Using the data below, output the first line and every line after it up to and including the line containing "return node.outputs[2]", exactly as written and with nothing added.

-- Begin Dataset extract --

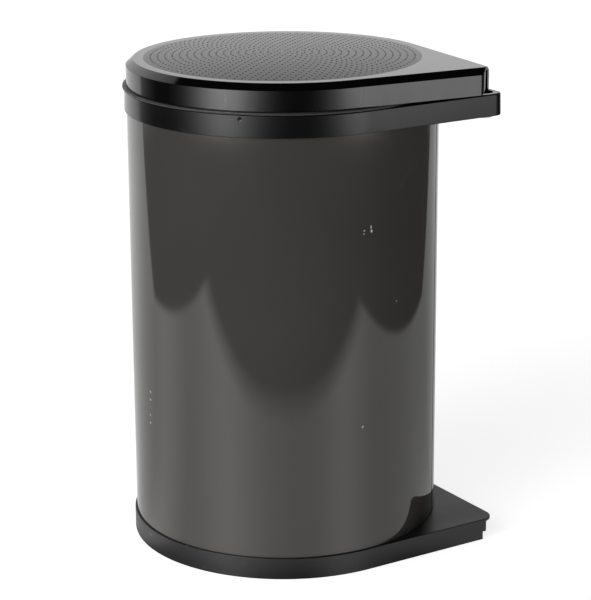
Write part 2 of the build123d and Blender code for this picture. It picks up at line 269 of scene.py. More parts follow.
def blended(tree, amount, first, second):
    """Mix two colours, each a colour or another node's output."""
    node = tree.nodes.new("ShaderNodeMix")
    node.data_type = "RGBA"
    tree.links.new(amount, node.inputs["Factor"])
    for socket, colour in ((node.inputs[6], first), (node.inputs[7], second)):
        if isinstance(colour, tuple):
            socket.default_value = (*colour, 1)
        else:
            tree.links.new(colour, socket)
    return node.outputs[2]


def raised(tree, height, distance, strength=1.0, under=None):
    """Bump from a height between 0 and 1 over a depth in millimetres."""
    node = tree.nodes.new("ShaderNodeBump")
    node.inputs["Distance"].default_value = distance * MM
    node.inputs["Strength"].default_value = strength
    tree.links.new(height, node.inputs["Height"])
    if under is not None:
        tree.links.new(under, node.inputs["Normal"])
    return node.outputs["Normal"]


def arithmetic(tree, operation, first, second=0.0, third=0.0):
    """One step of arithmetic on numbers or other nodes' outputs."""
    node = tree.nodes.new("ShaderNodeMath")
    node.operation = operation
    for socket, value in zip(node.inputs, (first, second, third)):
        if isinstance(value, (int, float)):
            socket.default_value = value
        else:
            tree.links.new(value, socket)
    return node.outputs["Value"]


def mark(tree, coordinates, radius, angle, height, wide, high, lean=0.0, edge=0.5):
    """Mask of one small mark on a round wall: half its width and height in mm, and its lean in degrees."""
    turned_to = math.radians(angle)
    x, y = radius * math.cos(turned_to), radius * math.sin(turned_to)
    node = tree.nodes.new("ShaderNodeMapping")
    node.vector_type = "TEXTURE"
    node.inputs["Location"].default_value = (x * MM, y * MM, height * MM)
    node.inputs["Rotation"].default_value = (math.radians(lean), 0, turned_to)
    node.inputs["Scale"].default_value = (4 * MM, wide * MM, high * MM)
    tree.links.new(coordinates, node.inputs["Vector"])
    reach = tree.nodes.new("ShaderNodeVectorMath")
    reach.operation = "LENGTH"
    tree.links.new(node.outputs["Vector"], reach.inputs[0])
    return span(tree, reach.outputs["Value"], 1 - edge, 1, 1, 0)


def marks(tree, coordinates, radius, places, edge=0.5):
    """Mask of several small marks on a round wall."""
    mask = mark(tree, coordinates, radius, *places[0], edge=edge)
    for place_at in places[1:]:
        mask = arithmetic(tree, "MAXIMUM", mask, mark(tree, coordinates, radius, *place_at, edge=edge))
    return mask


def finish(name):
    """A new material: its node tree, its shader and its object coordinates."""
    material = bpy.data.materials.new(name)
    material.use_nodes = True
    tree = material.node_tree
    shader = tree.nodes["Principled BSDF"]
    coordinates = tree.nodes.new("ShaderNodeTexCoord").outputs["Object"]
    return material, tree, shader, coordinates


def dress(piece, material, body, slot, *nodes):
    """Give a finished piece its material, the body it rides on and the CAD nodes it stands for."""
    piece.data.materials.clear()
    piece.data.materials.append(material)
    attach(piece, body)
    if nodes:
        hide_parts(*nodes)


base_plastic, tree, shader, place = finish("base_black_moulding")
blots = noise(tree, place, 30, 6)
grain = noise(tree, place, 2600, 2)
shade = blended(tree, span(tree, blots, 0.35, 0.7, 0, 1), (0.0055, 0.0055, 0.006), (0.0085, 0.0085, 0.009))
scratches = marks(tree, place, base_r, [(-149, 13.6, 7.0, 0.14, 3), (-143, 14.6, 9.0, 0.12, -2),
                                        (-137.5, 12.6, 6.0, 0.12, 4), (-146, 11.2, 4.0, 0.1, -5)])
shade = blended(tree, arithmetic(tree, "MULTIPLY", scratches, 0.10), shade, (0.5, 0.5, 0.5))
nicks = marks(tree, place, base_r, [(-160.7, 17.5, 0.6, 0.45), (-152.7, 3.7, 0.45, 0.4),
                                    (177.5, 13.0, 3.2, 0.5, -20)])
shade = blended(tree, arithmetic(tree, "MULTIPLY", nicks, 0.25), shade, (0.6, 0.6, 0.6))
tree.links.new(shade, shader.inputs["Base Color"])
tree.links.new(span(tree, blots, 0.3, 0.7, 0.34, 0.42), shader.inputs["Roughness"])
tree.links.new(raised(tree, grain, 0.012, 0.4), shader.inputs["Normal"])
dress(base_tray, base_plastic, "bin", "black_moulding", "base_tray")

# Steel body. Sheet of 0.8 mm rolled into a tube and stove-painted a dark warm grey, with a lap seam that
# faces the square corner. Its foot is turned inwards and screwed to the base; its top stands in the collar.
body_r, sheet_t, body_low, body_top, turned_in_r = 125.0, 0.8, 16.2, 370.9, 112
seam_angle, lap_sweep, lap_back, joggle_lean, joggle_depth = -45.0, 5.05, 2.52, 6.7, 0.35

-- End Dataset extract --

Written response —
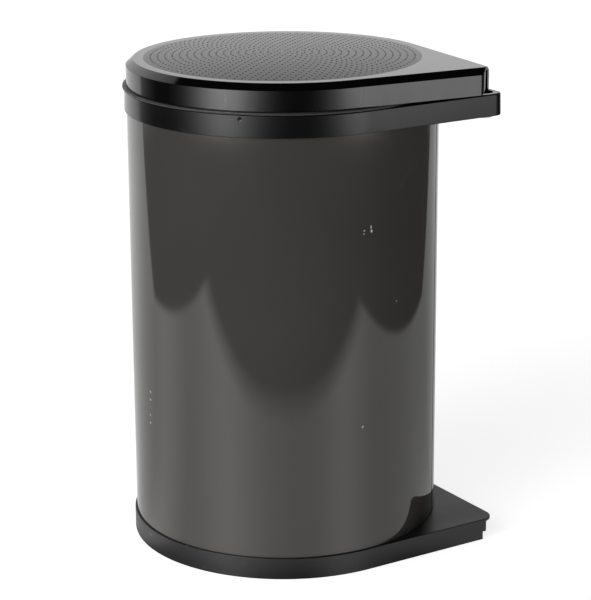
Write part 2 of the build123d and Blender code for this picture. It picks up at line 269 of scene.py. More parts follow.
def blended(tree, amount, first, second):
    """Mix two colours, each a colour or another node's output."""
    node = tree.nodes.new("ShaderNodeMix")
    node.data_type = "RGBA"
    tree.links.new(amount, node.inputs["Factor"])
    for socket, colour in ((node.inputs[6], first), (node.inputs[7], second)):
        if isinstance(colour, tuple):
            socket.default_value = (*colour, 1)
        else:
            tree.links.new(colour, socket)
    return node.outputs[2]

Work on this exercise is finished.